**Extracted information**.
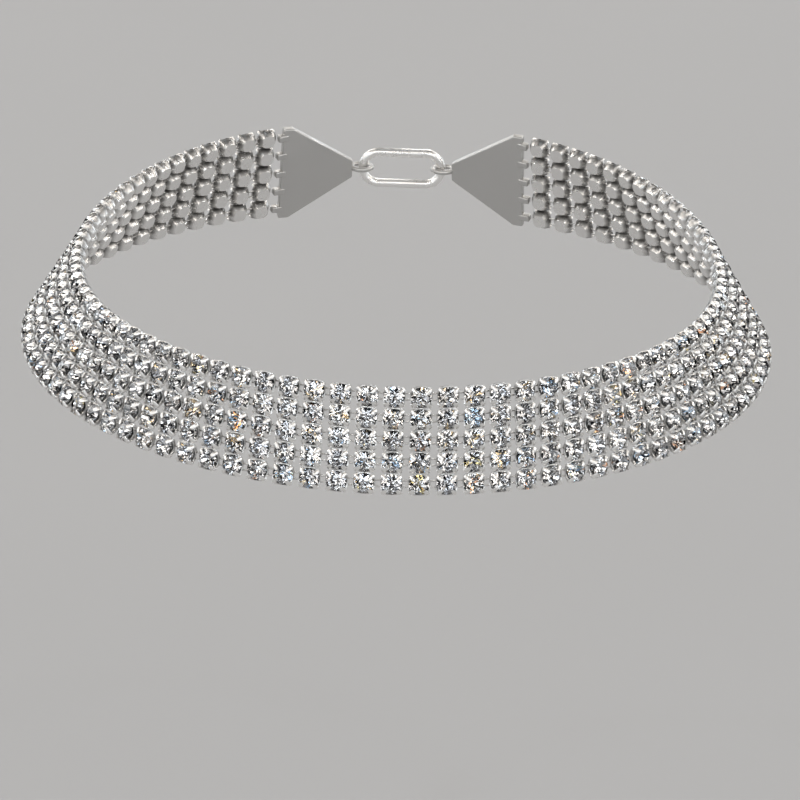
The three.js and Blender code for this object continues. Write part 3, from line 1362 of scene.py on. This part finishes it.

* * *

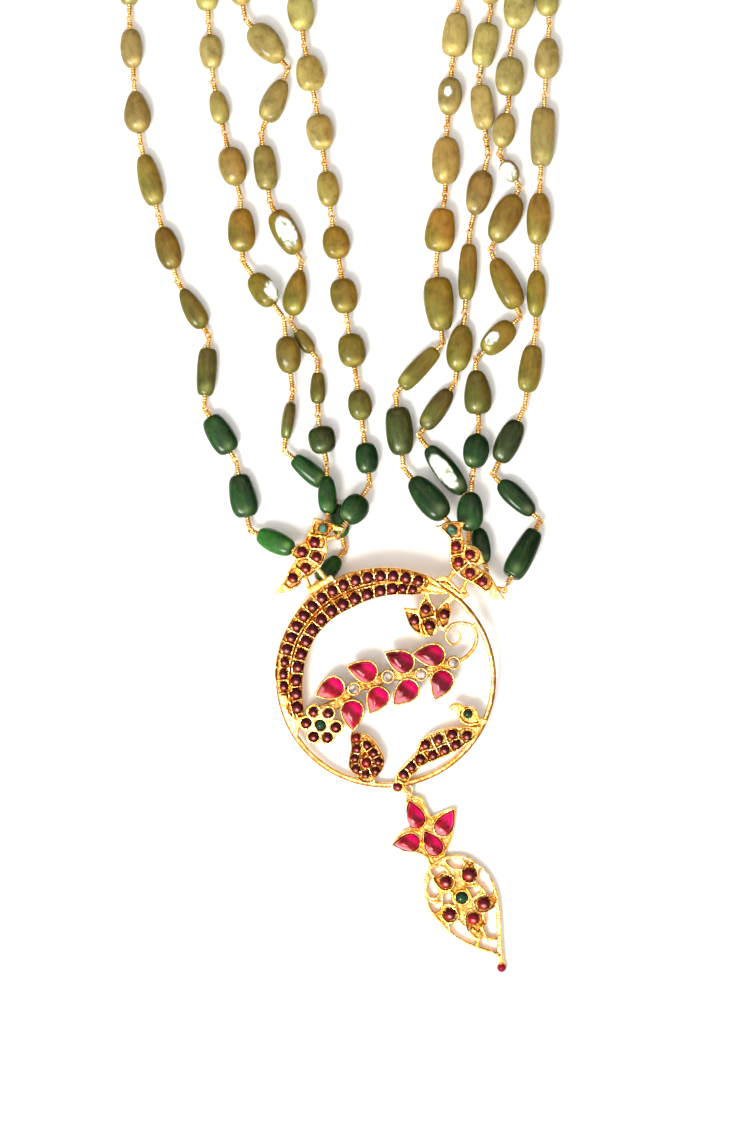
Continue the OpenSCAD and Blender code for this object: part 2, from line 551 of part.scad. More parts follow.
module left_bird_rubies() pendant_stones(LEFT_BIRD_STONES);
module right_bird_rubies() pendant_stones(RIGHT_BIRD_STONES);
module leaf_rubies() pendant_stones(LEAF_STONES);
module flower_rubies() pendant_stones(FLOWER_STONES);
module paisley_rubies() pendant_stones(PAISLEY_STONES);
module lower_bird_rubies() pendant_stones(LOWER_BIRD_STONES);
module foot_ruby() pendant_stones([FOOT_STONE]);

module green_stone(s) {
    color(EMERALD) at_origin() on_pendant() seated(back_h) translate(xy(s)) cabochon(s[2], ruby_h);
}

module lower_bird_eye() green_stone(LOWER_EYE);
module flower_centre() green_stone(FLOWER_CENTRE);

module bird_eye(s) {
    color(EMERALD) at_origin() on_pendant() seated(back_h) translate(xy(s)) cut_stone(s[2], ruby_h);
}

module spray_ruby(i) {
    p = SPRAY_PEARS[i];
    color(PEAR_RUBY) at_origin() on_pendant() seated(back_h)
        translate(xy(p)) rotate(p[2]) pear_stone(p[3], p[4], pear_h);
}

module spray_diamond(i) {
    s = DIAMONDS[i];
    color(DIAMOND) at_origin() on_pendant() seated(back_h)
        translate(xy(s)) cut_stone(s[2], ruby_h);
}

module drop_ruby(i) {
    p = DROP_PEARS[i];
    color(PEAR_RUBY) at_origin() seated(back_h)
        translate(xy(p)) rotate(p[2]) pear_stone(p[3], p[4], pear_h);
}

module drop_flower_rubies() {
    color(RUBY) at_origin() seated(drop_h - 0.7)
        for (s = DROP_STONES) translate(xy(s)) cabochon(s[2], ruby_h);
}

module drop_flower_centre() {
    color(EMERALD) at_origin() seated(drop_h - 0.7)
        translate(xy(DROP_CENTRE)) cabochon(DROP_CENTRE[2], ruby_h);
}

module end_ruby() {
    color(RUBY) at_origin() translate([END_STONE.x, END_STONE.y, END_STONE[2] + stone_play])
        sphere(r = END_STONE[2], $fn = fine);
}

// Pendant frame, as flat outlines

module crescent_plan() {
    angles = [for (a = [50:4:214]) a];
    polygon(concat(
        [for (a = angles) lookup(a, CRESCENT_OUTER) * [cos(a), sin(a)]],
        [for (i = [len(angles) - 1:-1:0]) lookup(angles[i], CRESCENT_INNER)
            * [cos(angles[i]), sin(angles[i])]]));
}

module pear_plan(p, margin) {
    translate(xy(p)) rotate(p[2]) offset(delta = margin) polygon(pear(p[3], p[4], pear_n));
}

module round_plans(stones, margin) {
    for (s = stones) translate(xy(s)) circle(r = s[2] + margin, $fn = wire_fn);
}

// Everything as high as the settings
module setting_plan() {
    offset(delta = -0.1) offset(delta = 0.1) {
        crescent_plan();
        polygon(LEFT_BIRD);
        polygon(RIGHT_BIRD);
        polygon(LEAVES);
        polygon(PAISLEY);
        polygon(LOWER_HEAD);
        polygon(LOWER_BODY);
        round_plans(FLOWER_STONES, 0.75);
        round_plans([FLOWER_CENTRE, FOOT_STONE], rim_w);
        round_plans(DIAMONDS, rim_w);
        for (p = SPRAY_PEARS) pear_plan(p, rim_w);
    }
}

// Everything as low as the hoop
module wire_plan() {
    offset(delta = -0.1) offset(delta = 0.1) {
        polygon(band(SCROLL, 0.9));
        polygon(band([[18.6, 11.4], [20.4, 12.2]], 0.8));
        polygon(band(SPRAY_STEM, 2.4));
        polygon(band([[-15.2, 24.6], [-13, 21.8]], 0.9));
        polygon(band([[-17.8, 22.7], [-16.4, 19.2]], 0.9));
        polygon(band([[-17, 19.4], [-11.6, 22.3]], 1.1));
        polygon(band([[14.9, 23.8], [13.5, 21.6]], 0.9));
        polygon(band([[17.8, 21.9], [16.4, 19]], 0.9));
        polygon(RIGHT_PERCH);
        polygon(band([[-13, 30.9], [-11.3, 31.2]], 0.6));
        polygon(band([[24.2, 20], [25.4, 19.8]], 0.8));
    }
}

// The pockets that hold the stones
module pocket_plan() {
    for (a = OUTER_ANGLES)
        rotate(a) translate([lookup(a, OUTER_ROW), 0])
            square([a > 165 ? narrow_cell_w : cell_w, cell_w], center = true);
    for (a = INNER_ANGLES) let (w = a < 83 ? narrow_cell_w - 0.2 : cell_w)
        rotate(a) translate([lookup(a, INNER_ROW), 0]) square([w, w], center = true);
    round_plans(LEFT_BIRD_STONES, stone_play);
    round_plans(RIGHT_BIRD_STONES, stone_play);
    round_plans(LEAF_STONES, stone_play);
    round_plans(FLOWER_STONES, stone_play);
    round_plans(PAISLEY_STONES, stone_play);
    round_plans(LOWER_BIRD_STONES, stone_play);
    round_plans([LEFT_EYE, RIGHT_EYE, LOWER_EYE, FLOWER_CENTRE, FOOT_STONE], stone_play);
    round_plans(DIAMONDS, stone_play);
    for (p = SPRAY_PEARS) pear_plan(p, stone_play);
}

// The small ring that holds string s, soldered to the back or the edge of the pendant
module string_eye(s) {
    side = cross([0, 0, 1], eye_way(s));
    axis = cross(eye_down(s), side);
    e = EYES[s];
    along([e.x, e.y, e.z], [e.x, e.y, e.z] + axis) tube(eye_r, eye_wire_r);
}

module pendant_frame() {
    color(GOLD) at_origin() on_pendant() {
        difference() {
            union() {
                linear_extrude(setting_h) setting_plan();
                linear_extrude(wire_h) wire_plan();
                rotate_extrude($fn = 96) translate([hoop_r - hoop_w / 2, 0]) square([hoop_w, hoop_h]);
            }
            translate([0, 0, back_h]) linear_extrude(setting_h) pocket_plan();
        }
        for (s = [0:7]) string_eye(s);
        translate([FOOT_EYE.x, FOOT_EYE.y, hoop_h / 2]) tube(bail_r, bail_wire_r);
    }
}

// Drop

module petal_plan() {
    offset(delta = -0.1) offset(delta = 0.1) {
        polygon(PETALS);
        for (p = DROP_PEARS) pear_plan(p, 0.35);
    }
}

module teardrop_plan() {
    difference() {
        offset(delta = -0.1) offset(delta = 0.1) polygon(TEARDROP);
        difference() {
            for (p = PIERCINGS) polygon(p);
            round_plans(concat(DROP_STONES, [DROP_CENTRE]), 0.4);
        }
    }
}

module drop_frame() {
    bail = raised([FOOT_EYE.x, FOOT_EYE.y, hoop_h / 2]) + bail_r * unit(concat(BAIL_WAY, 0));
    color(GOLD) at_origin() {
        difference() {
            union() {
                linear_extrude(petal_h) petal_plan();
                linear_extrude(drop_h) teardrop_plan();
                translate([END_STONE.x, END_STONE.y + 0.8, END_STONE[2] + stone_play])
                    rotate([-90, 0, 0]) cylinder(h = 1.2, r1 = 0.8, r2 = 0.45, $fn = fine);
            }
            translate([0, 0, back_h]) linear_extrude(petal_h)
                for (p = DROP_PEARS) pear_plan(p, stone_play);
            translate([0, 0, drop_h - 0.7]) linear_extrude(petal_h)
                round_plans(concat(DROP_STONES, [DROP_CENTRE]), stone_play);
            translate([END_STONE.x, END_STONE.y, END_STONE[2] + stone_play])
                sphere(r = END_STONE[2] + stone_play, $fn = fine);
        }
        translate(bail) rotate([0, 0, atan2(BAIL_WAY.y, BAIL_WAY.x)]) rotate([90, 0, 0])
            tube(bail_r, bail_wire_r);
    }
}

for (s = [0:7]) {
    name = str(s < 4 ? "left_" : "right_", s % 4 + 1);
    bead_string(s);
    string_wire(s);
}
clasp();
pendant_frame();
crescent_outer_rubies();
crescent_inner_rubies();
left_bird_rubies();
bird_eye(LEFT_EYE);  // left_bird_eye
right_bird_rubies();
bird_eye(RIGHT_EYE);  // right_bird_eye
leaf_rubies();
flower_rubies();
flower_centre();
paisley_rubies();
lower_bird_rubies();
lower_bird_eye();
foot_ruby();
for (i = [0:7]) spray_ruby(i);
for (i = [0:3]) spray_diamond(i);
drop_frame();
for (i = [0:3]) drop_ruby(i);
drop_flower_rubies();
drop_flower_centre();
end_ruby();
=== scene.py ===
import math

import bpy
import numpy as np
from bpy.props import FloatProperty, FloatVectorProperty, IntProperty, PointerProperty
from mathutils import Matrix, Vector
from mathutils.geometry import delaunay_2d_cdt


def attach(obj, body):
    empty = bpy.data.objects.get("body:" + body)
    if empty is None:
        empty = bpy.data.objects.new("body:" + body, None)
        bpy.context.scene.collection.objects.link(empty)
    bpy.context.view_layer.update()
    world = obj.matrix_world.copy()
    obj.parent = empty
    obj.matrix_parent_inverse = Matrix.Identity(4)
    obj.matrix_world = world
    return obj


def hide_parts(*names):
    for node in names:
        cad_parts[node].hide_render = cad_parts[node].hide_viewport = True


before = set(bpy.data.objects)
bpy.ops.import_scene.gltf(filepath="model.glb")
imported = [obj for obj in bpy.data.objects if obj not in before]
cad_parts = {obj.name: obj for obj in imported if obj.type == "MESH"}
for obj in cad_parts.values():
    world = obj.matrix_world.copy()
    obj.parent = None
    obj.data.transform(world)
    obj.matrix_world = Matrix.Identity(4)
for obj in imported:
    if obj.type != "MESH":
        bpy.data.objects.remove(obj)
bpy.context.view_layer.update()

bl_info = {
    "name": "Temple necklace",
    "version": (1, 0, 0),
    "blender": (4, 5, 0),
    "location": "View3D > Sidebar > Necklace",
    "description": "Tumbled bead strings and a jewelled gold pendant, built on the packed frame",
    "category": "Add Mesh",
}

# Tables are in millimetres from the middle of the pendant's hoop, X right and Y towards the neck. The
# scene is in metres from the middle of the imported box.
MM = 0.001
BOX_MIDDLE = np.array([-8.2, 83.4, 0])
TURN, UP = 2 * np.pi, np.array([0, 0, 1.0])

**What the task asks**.
Reproduce verbatim only the segment of the listing bounded by the line containing "drop_frame();" and the line containing "before = set(bpy.data.objects)", with both boundary lines included.

**Output**.
drop_frame();
for (i = [0:3]) drop_ruby(i);
drop_flower_rubies();
drop_flower_centre();
end_ruby();
=== scene.py ===
import math

import bpy
import numpy as np
from bpy.props import FloatProperty, FloatVectorProperty, IntProperty, PointerProperty
from mathutils import Matrix, Vector
from mathutils.geometry import delaunay_2d_cdt


def attach(obj, body):
    empty = bpy.data.objects.get("body:" + body)
    if empty is None:
        empty = bpy.data.objects.new("body:" + body, None)
        bpy.context.scene.collection.objects.link(empty)
    bpy.context.view_layer.update()
    world = obj.matrix_world.copy()
    obj.parent = empty
    obj.matrix_parent_inverse = Matrix.Identity(4)
    obj.matrix_world = world
    return obj


def hide_parts(*names):
    for node in names:
        cad_parts[node].hide_render = cad_parts[node].hide_viewport = True


before = set(bpy.data.objects)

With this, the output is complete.